3 min read

JAY – Selectmen voted to buy the former Jay Family Restaurant to make it a town office/police station Monday, upholding a decision by residents in January.

Residents voted 92-72 on Jan. 29 to buy the building for $270,000 and to spend the remainder of the $729,000 reserve account, after deducting the purchase price and other expenses to renovate it. There is now $726,824 in the account. For the month of January, it earned $2,791 in interest.

Six members of the Building Committee voted last week to recommend selectmen withdraw from buying the building because it didn’t meet all the needs of the municipality.

But a couple of those people changed their minds and asked selectmen to stick with the voters’ decision.

Janet Diaz, owner of the former restaurant on Route 4, sent a letter to townspeople stating she was upfront from the beginning about the building and even spent $20,000 to rehab it including removing Sheetrock from walls and ceiling.

She said she thought she was offering the town a good deal because they paid taxes on nearly $387,000 of value on the land and building.

She asked for the $20,000 back, if the town was not going to buy the building. More than 20 residents attended Monday’s meeting with many of them telling selectmen to stick with the voters’ decision.

Mary Howes, a Building Committee member, said she voted against buying the building because she thought the town was not going to have enough money.

With an estimated $35,000 for architect fees, an estimated $505,000 to renovate it and $270,000 to buy it, the total comes to $810,000, Howes said.

Howes, selectmen and others in the audience said they thought Diaz was selling the building to the town for a good price.

Howes’ husband, Tim DeMillo, another Building Committee member who voted against buying the building after touring it last week, said information came to light that there also might be other options that the town could pursue that he hadn’t heard about before.

The couple said they thought they had not done justice to the townspeople without presenting all the facts before the vote.

Rumors that a new building could be built for $100-a-square-foot also surfaced, but contractors and others in attendance said a commercial building would cost significantly more.

Building Committee members Sylvia Ridley and Kermit Greenleaf said they felt somewhat blindsided last week and voted against buying the building but had since changed their minds after reconsidering all the facts.

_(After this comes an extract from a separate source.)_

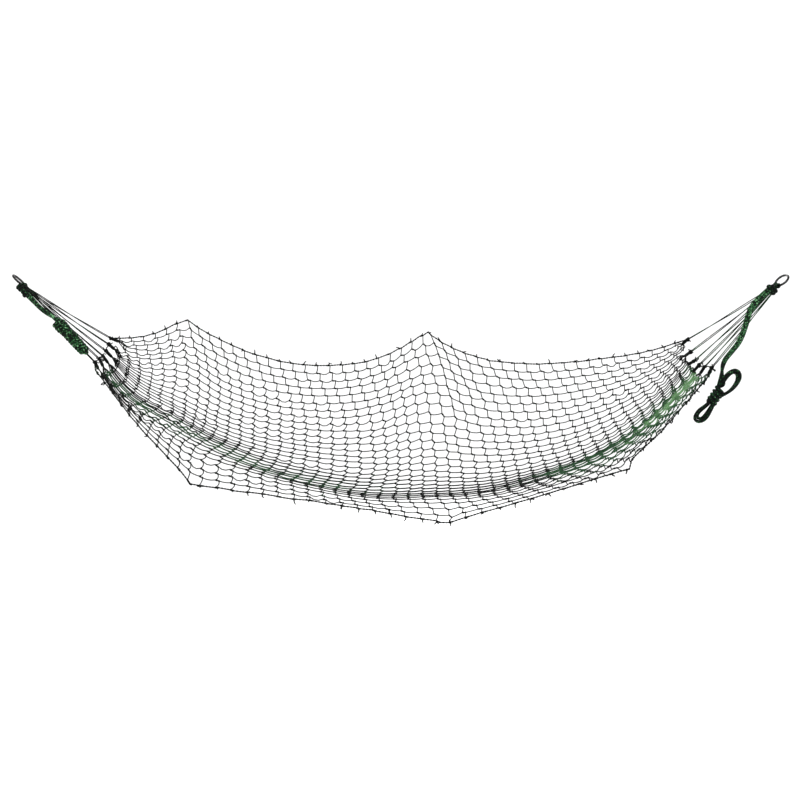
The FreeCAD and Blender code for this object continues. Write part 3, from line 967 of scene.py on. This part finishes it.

“No. 1, taxpayers voted to buy that building,” Ridley said.

She said if the voters say yes, then no one has the right to overturn that vote unless there is another town meeting.

“People voted. I think we have to go with that,” Ridley said. “People die in this country for the right to vote.”

Rumors also floated that mixed figures together, selectmen’s Chairman Bill Harlow said.

Also, though the piece of land is more than an acre, there is some land that didn’t come with the property.

The renovation estimate does include a new roof, windows, demolition and a contingency fund, among other work.

Selectmen Steve McCourt and Rick Simoneau said the town wouldn’t see another opportunity like this one.

“My personal view is we can make it work. It’s going to take some effort. It’s going to take some sacrifices,” Simoneau said, but it will work.

McCourt said he stated before residents voted that the town is missing out on a great piece of property if they don’t buy it, and he’s sticking to that.